- First tankōbon volume cover

イエスタデイをうたって (Iesutadei o Utatte)
- Genre: Coming-of-age
- Written by: Kei Toume
- Published by: Shueisha
- Imprint: Young Jump Comics Business; Young Jump Comics Grand;
- Magazine: Business Jump (1997–2011); Grand Jump (2011–2015);
- Original run: 1997 – 2015
- Volumes: 11 + short story collection
- Directed by: Yoshiyuki Fujiwara
- Produced by: Manami Kabashima; Liu Lan; Yūki Mori; Hiroshi Yanai; Daisuke Sekine; Masayo Kudō;
- Written by: Yoshiyuki Fujiwara
- Music by: Kenji Tamai & agehasprings; Takaaki Kondō;
- Studio: Doga Kobo
- Licensed by: CrunchyrollSA/SEA: Medialink;
- Original network: TV Asahi, BS Asahi
- Original run: April 5, 2020 – June 21, 2020
- Episodes: 12 + 6 shorts
- Anime and manga portal

= Sing "Yesterday" for Me =

Japanese manga series

Sing "Yesterday" for Me (イエスタデイをうたって, Iesutadei o Utatte) is a Japanese manga series by Kei Toume. It was serialized in Shueisha's seinen manga magazine Business Jump from 1997 to 2011, and it moved to Grand Jump, where it ran from 2011 to 2015. Its chapters were collected in eleven tankōbon volumes. An anime television series adaptation produced by Doga Kobo aired from April to June 2020.

==Plot==

Rikuo Uozumi has all but resigned himself to a bleak future, aimlessly working at a convenience store in Tokyo after graduating from college. His monotonous life is interrupted when the peculiar Haru Nonaka makes a lively appearance, frequently dropping by his workplace to befriend him. When Rikuo learns that an old college friend and crush, Shinako Morinome, has moved back into town, he reaches out to further their relationship. Unbeknownst to Rikuo however, Shinako is carrying painful memories from her past that were holding her back from accepting his feelings. Meanwhile, as Haru continually opens up to Rikuo, he discovers that she, much like him, is living by herself and wants to step out of her comfort zone into an uncertain future.

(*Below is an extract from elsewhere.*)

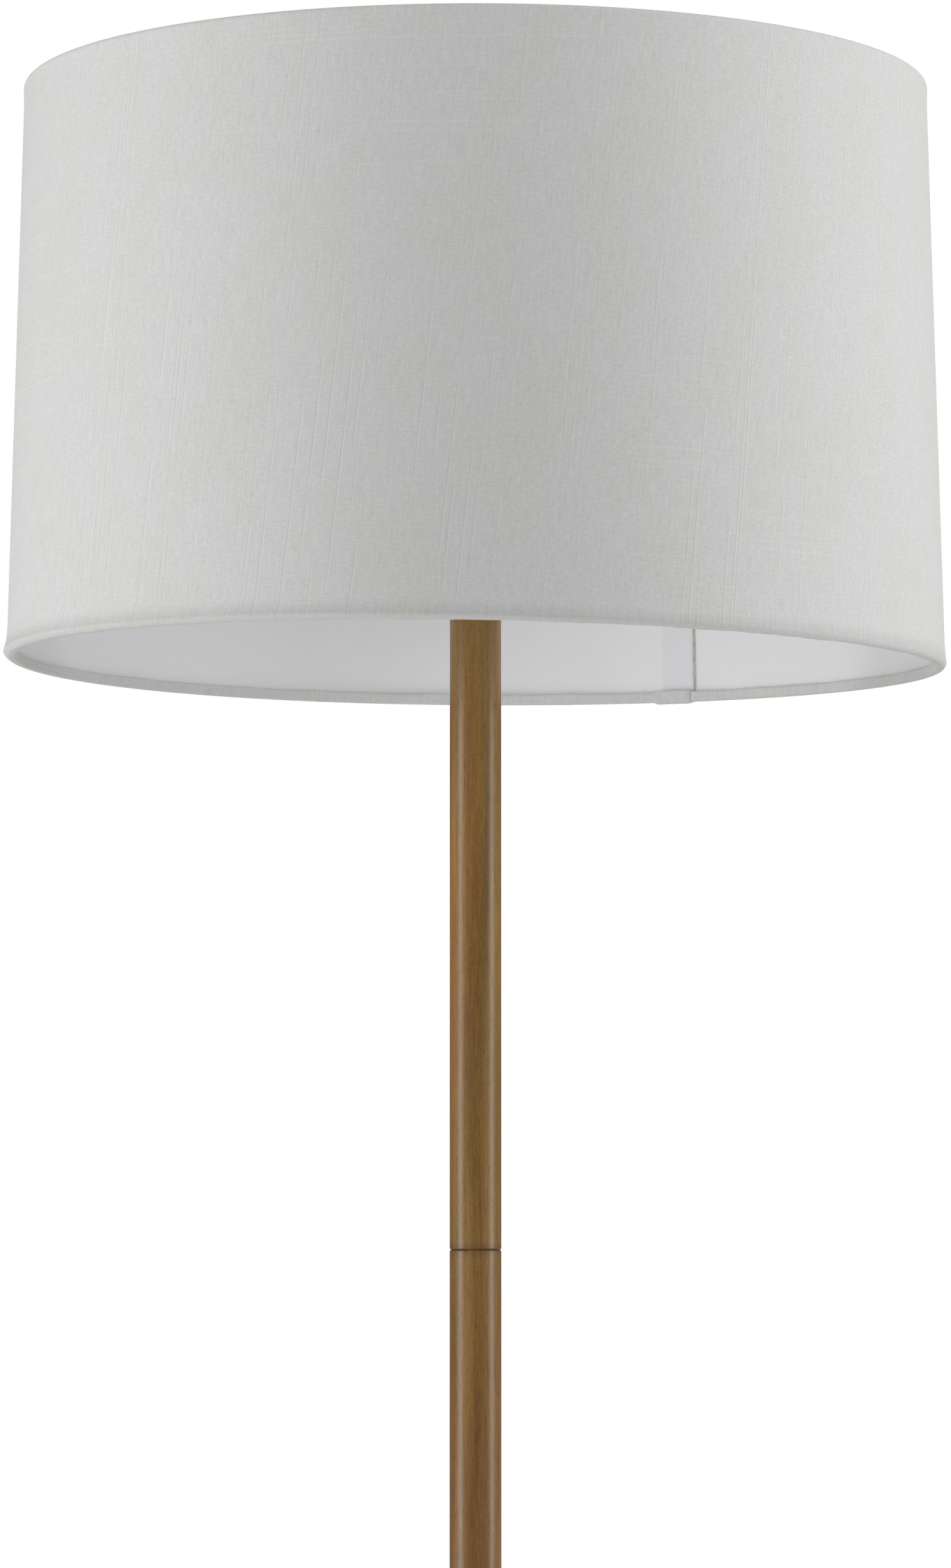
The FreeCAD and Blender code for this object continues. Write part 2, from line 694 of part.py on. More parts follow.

The past lingers long in the mind, and the future remains elusive. At a crossroads along their intertwined paths, these three experience what it means to let go of their feelings of yesterday and embrace the change that tomorrow brings.

== Characters ==

===Main characters===
- Rikuo Uozumi (魚住 陸生, Uozumi Rikuo)

Rikuo is a college graduate unsure about his future. He currently works at a convenience store. His hobby is photography. He has feelings for Shinako.
- Haru Nonaka (野中 晴, Nonaka Haru)

Haru is an eccentric girl working at MILK HALL. She adopted a crow and named it Kansuke. Because of the drastic change in her appearance, Rikuo does not remember meeting her five years ago. She often drops by the convenience store before going to work.
- Shinako Morinome (森ノ目 榀子, Morinome Shinako)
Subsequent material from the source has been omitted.